Unfortunately, there was never a real, substantive debate on the case for an air traffic control utility corporation. Instead, a propaganda war largely bankrolled by business jet organization the National Business Aviation Association (NBAA) made untrue allegations and stepped up its opposition efforts after the bill had been revised to reflect legitimate concerns of general aviation, small airports, and rural America. Thus, while the United States retains the world’s largest air traffic control system, it also remains an outlier as:

  • The only developed country that is not charging airspace users for air traffic control services;
  • One of the few that still has not separated safety regulation from air traffic control service provision; and,
  • A major nation whose air traffic control provider still has difficulty developing and implementing new technology and procedures in a timely and cost-effective manner.

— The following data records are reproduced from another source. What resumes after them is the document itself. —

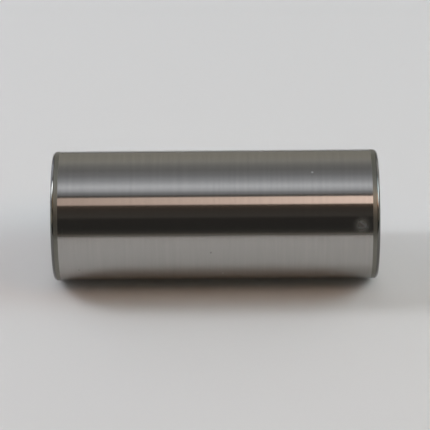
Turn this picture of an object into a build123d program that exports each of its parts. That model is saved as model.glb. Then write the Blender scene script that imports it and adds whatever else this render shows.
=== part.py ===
from build123d import *
import math
import os

# A crank pin for a crankshaft that is pressed together from separate webs.
# It is one solid piece of case-hardened steel, turned and then ground on its outside.
# The pin stands on one end face: its axis is +Z, and the origin is the middle of that face.
# Lengths are in millimetres and angles in degrees.

# The land is the ground cylinder: its two ends are pressed into the webs,
# and the rollers of the big-end bearing run round its middle.
LAND_DIAMETER = 20.0

# Over the two end faces
PIN_LENGTH = 50.0

# The lead-in is a slow taper, left unground, that starts each end straight into the bore of its web.
# Its length runs along the axis from the land to the end face, and its angle is taken from the axis.
LEAD_LENGTH = 1.1
LEAD_ANGLE = 4.0

# The edge between each taper and its end face is rounded, so that it can't raise a burr in the bore.
CORNER_RADIUS = 0.5


def half_section():
    """Half of the lengthwise section, from the axis out to the land."""
    land_radius = LAND_DIAMETER / 2
    face_radius = land_radius - LEAD_LENGTH * math.tan(math.radians(LEAD_ANGLE))
    outline = Polyline(
        (0, 0),
        (face_radius, 0),
        (land_radius, LEAD_LENGTH),
        (land_radius, PIN_LENGTH - LEAD_LENGTH),
        (face_radius, PIN_LENGTH),
        (0, PIN_LENGTH),
        close=True,
    )
    section = make_face(outline)
    # Counted out from the axis, the second pair of corners is where the tapers meet the end faces.
    face_corners = section.vertices().group_by(Axis.X)[1]
    return fillet(face_corners, CORNER_RADIUS)


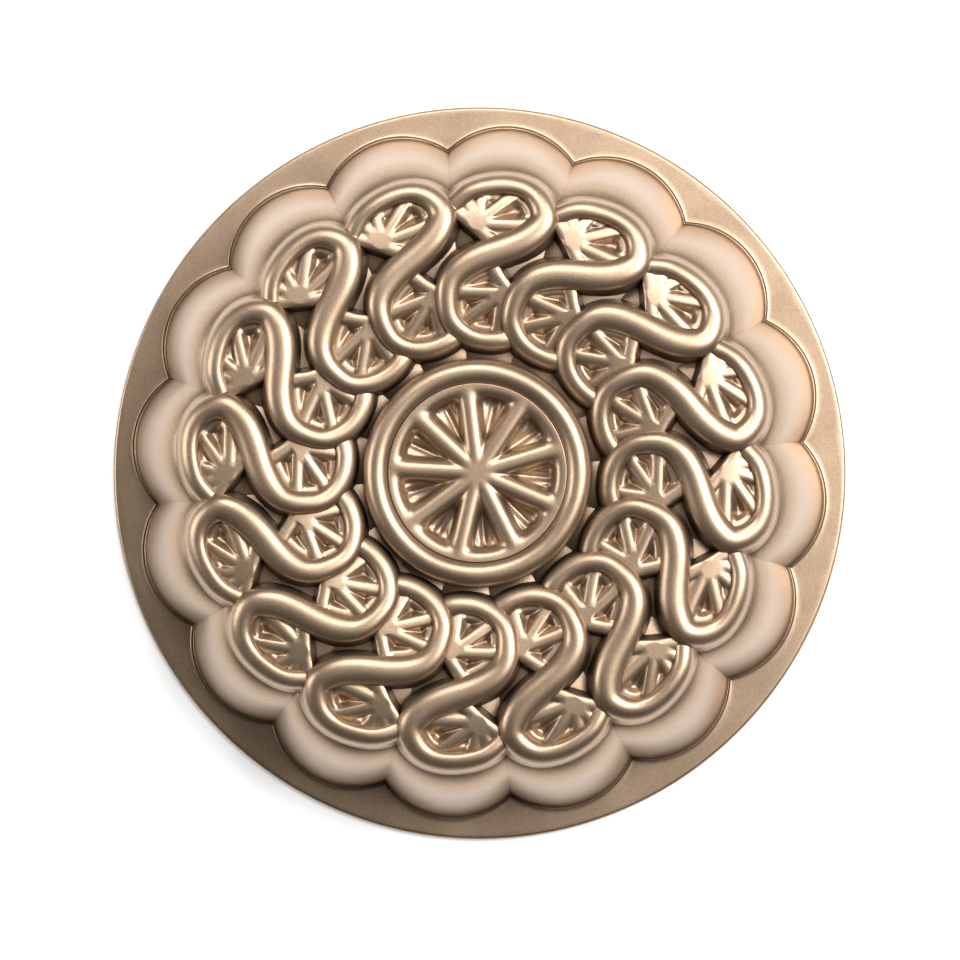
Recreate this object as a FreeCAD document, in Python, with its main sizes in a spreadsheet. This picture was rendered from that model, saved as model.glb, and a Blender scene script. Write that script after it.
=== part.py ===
import FreeCAD, Part
import Sketcher
import math
import os

# Cast ring-cake pan, standing crown up on its rim as it rests on a shelf.
# Millimetres.  +Z points up through the crown, the rim face is z = 0 and the
# Z axis runs through the middle of the centre tube.

V = FreeCAD.Vector
UP = V(0, 0, 1)

doc = FreeCAD.newDocument("BundtPan")

# ---------------------------------------------------------------- sizes
sheet = doc.addObject("Spreadsheet::Sheet", "Sizes")
SIZES = (
    ("flute_count", 16, "flutes round the pan, one ribbon and two slices on each"),
    ("wall_thick", 3.2, "thickness of the casting"),
    ("flange_radius", 128.5, "outer radius of the flat rim flange"),
    ("flange_thick", 3.2, "thickness of the rim flange"),
    ("flange_round", 1.2, "rounding of the flange's outer edges"),
    ("flute_arc", 28.5, "radius of each scallop at the foot of the wall"),
    ("flute_centre", 92.4, "distance of each scallop's centre from the axis"),
    ("rib_height", 8.0, "height of the peel ribbons above the crown"),
    ("rib_draft", 1.2, "how much wider each side of a ribbon is at its foot"),
    ("groove_wall", 2.2, "thickness of a ribbon's sides, hollow inside the pan"),
    ("groove_least", 2.0, "least width of the hollow inside a ribbon"),
    ("slice_thick", 5.0, "thickness of the slices where they are hollow beneath"),
    ("slice_height", 6.0, "height of the citrus slices above the crown"),
    ("ring_outer", 38.2, "outer radius of the ring round the wheel"),
    ("ring_inner", 29.6, "inner radius of the ring round the wheel"),
    ("ring_foot", 56.8, "height of the underside of the ring"),
    ("ring_top", 71.0, "height of the top of the ring"),
    ("wheel_foot", 58.6, "height of the underside of the wheel"),
    ("wheel_top", 69.4, "height of the top of the spokes"),
    ("well_depth", 7.4, "depth of the wells between the spokes"),
    ("well_radius", 26.2, "radius of the outer edge of the wells"),
    ("spoke_width", 6.4, "width of the spokes"),
    ("spoke_count", 9, "spokes in the wheel"),
    ("tube_tip_radius", 26.0, "outer radius of the centre tube at its tip"),
    ("tube_tip", 6.0, "height of the tube's tip above the rim face"),
)
for row, (alias, value, note) in enumerate(SIZES, 1):
    sheet.set("A%d" % row, note)
    sheet.set("B%d" % row, str(value))
    sheet.setAlias("B%d" % row, alias)
doc.recompute()


def size(alias):
    return float(sheet.get(alias))


FLUTES = int(size("flute_count"))
HALF = math.pi / FLUTES
WALL = size("wall_thick")
RING = size("ring_outer")


# ---------------------------------------------------------------- helpers
def origin_plane(body, role):
    for feature in body.Origin.OriginFeatures:
        if feature.Role == role:
            return feature


def body_sketch(body, name, role):
    sketch = body.newObject("Sketcher::SketchObject", name)
    sketch.AttachmentSupport = (origin_plane(body, role), [""])
    sketch.MapMode = "FlatFace"
    return sketch


def turned(shape, count):
    """The shape repeated round the Z axis, the first one as it is."""
    copies = []
    for k in range(count):
        copy = shape.copy()
        copy.rotate(V(0, 0, 0), UP, 360.0 * k / count)
        copies.append(copy)
    return copies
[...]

Nevertheless, the debate has moved significantly in the direction of corporatization. In the 1970s and 1980s, it was widely assumed that the provision of air traffic control services was inherently governmental, since this service was provided by national governments in nearly all countries during those decades. The idea of separating aviation safety regulation from the provision of air traffic control services was unheard of.

Today, the inherent conflict of interest in having the same agency do both is recognized by the International Civil Aviation Organization (ICAO) and has become non-standard in practice world wide.

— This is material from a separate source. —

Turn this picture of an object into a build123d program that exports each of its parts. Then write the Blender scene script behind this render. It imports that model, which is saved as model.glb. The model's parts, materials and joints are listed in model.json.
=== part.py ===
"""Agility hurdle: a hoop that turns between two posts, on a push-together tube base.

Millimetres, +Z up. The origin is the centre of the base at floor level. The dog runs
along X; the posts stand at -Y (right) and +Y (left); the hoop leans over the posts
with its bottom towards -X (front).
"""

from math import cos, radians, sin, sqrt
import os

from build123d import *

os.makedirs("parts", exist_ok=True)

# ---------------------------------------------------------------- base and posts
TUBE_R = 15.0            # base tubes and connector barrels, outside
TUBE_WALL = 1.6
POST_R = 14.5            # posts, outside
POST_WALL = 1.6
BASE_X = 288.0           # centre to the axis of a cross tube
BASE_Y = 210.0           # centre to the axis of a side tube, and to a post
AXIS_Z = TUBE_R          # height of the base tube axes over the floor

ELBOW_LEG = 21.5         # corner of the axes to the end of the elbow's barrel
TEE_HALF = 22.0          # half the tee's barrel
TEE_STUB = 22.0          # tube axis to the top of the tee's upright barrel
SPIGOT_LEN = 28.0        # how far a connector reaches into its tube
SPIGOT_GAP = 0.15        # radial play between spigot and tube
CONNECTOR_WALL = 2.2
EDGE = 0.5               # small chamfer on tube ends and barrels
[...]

Second, the importance of a self-supporting utility model for air traffic control is now widely understood and in operation in more than 60 countries. Prior to the emergence of air traffic control utilities beginning in 1987, most governments already charged air traffic control fees, mostly in accord with ICAO charging principles, but the revenues went into the national government’s coffers, to be allocated to whatever purposes the national legislative body decided upon.

The move toward self-supporting air traffic control utilities has created a worthwhile customer/provider relationship that replaces the air traffic control provider’s dependence on politically determined funding. The self-supporting model also permits the issuance of revenue bonds to finance long-lived capital modernization efforts, which was not possible prior to self- support, since the air traffic control user fee revenues belonged to the national government, not the air traffic control provider.

Third, we have seen empirical evidence of a changed organizational culture in many of the ATC corporations. They are generally able to hire and retain experienced managers, engineers, and software experts, thereby regaining control of technology development from aerospace companies on whom they were formerly overly dependent. This is leading to reductions in overhead costs, more cost-effective technology improvements, and increases in productivity.

Governance is still a work in progress, with many of the government corporations being dependent on one or two government shareholders. By contrast, the stakeholder board concept has proved workable and effective for more than two decades at Nav Canada, the world’s second-largest air traffic control provider and widely considered one of the best. A governing board representing all the principal aviation stakeholders gives the air traffic control provider a governance model much like the user cooperative model well-known in the rural utilities sector in the United States. It is a model that may offer governance improvements to many air traffic control providers currently organized as government corporations.

To sum up, the world of air traffic control has changed markedly in the decades since the corporatization of Airways New Zealand in 1987. The United States is the last major country that stands apart from this reform. It is conceivable that the growing track record of self-supporting air traffic control corporations will lead to some version of this model being adopted in the United States within the next decade.”